11 February 2016 - “You don’t #$$% with another man’s vehicle”

“You don’t #$$% with another man’s vehicle”

“You don’t #$$% with another man’s vehicle. You just don’t. It’s against the rules.” John Travolta as Vincent Vega in the film Pulp Fiction (1994). The average employee is very attached to his or her lease car. If an employer seeks to take back an employee’s lease car, this frequently gives rise to disputes, with litigation all the way up to the court of appeal not being all that uncommon.  Employee? Appeal? Litigation? I’m sorry to disappoint Pulp Fiction fans, but what follows below is not a meditation on Pulp Fiction, but a brief survey of the court decisions on taking back lease cars and the lessons which employers may draw from these decisions.

Amsterdam Court of Appeal 

The Amsterdam Court of Appeal was forced to consider a dispute between ING and six employees in 2011. ING had a lease car scheme, under which employees above scale 12 were provided a lease car. The employees could use this car for private purposes as well. In 2002, ING decided to no longer make a lease car available to employees in scale 12. ING had promised the employees who were then in scale 12 that this change would not affect them. Eight years later, in 2010, ING decided to terminate this ‘transitional scheme’, so that the employees would no longer get a lease car after the lease contract ended. The Court of Appeal ruled that ING was only entitled to break the promise (from 2002) under very exceptional circumstances. Thus, in this instance, a specific, individual promise precluded a change. Fast forward two years later to the same court of appeal. This time it was Heineken versus nine employees. The employees, all of whom were lawyers, were given a lease car upon their appointment without any stipulations. They did not have to keep track of how many kilometres they drove for private purposes. Heineken subsequently changed the lease car scheme, and several employees had to turn in their cars because of the new criteria for granting cars. The Court of Appeal found that, although a changes clause had been included in the lease car scheme, this scheme did not apply to the employees concerned. They had all received an individual promise. So they got to keep their lease cars.
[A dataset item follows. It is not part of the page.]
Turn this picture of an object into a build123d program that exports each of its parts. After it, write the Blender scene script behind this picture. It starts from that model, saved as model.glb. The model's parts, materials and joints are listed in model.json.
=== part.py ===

Rotterdam and Amsterdam Sub-District Courts

 Let’s jump to the summer of 2015. Two disputes: one between the housing association Stichting Havensteder and two employees, and one between Chubb Fire & Security and a single employee. The latter case involved a company car scheme under which an employee was only eligible for a lease car if the employee drove at least 15,000 kilometres on business each year, including commuting. This limit was maintained in a later scheme, without reference being made to commuting. In early 2014, Chubb Fire & Security told the employee that he would no longer be entitled to a lease car as from 1 June 2014. Proceedings before the sub-district court followed. Notwithstanding that the conditions of the company car scheme had not been enforced for years, the company was able to take the lease car back. A factor in this was that the taking back of the car was prompted by a necessary cost reduction, which the employee failed to dispute sufficiently.  At housing association Havensteder, three lease car schemes applied as a result of a merger. Havensteder wanted to do away with two of the three schemes and offered a phase-out scheme. The works council did not consent to the change. Havensteder then invoked a changes clause in one of the schemes. And what was the employees’ defence? “We never received any lease car scheme, just a pre-printed contract.” The Sub-District Court later held that the changes clause was therefore inapplicable and that the reason for doing away with the lease car scheme was not so serious that the employees should nevertheless have been obliged to accept the phase-out scheme.

Lessons

Employees are often permitted to also use lease cars for private purposes. This becomes a fringe benefit (wages in kind) then, and it is not easy for the employer to just change this. A number of ‘best practices’ can be inferred, though, from cases brought before the courts in recent years:  Formulate clear conditions for granting cars, which conditions include a changes clause. This is where it often goes wrong: Employees are not bound by a scheme or have made different agreements. Make sure that these conditions apply to the individual employee and reserve the right to revoke the scheme for the employee if the employee no longer satisfies the conditions. Further, see to it that the conditions are applied consistently.  If a collective change is made to the lease car scheme, the existence of a unilateral changes clause and consent by the works council can provide support. If the works council has not already made its consent conditional on a phase out scheme, it makes sense in principle to offer such a scheme to employees, even if the works council is involved in the change (or there is no works council).

Pulp Fiction

Back to Pulp Fiction. Yes, it’s true that Vincent Vega’s car had not been seized by his employer (Marcellus Wallace), but had been vandalised by an unknown third party. Didn’t this all take place in California, too, so that none of this has any bearing on changing lease car schemes under Dutch law? Absolutely correct!  Still, doesn’t Pulp Fiction perhaps merit another viewing?